More than 200 healthcare professionals, students and patients are expected to join other advocates in Chicago on Saturday to protest against the projected loss of health coverage for millions if the Republican replacement bill for the Affordable Care Act becomes law.
The event marks the second such demonstration this year organized by a group of Northwestern University medical students, who will be joined by other medical students from across the city to oppose the proposed ACA repeal and its potential impact on patients.
The protest will include staging a die-in for 24 seconds to represent the 24 million individuals the Congressional Budget Office projected will lose coverage by 2026 under the American Health Care Act.

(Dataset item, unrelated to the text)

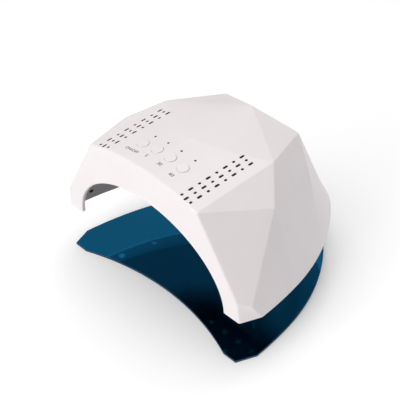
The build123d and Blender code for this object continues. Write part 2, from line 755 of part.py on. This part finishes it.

“We think that having the Affordable Care Act repealed without having an adequate replacement puts our patients at risk, especially our most vulnerable patients,” said Apoorva Ram, a first-year medical student and one of the organizers of the event. “Having health insurance coverage really is a life-or-death situation.”
The event is similar to other types of political demonstrations held by health professionals throughout the country in recent months in opposition to the Trump administration's positions on several issues.
More than 4,800 physicians signed a letter in December expressing their opposition to the American Medical Association's decision to endorse Trump's pick of Rep. Tom Price to become HHS secretary. As of January, more than 6,400 physicians have signed onto the letter.
In January, hundreds of medical students in several cities held a national protest against efforts to repeal the ACA. Last month, many of the nation's leading medical organizations railed against Trump's Jan. 27 executive order temporarily barring people from seven Muslim-majority countries from entering the U.S.
Many of these actions have been led by young physicians and medical students.
“As our generation of medical students grows into becoming doctors, we are being taught to advocate for our patients,” Ram said. “And right now is a time when that is being tested to see whether we really can advocate for our patients in a way that's going to make change.”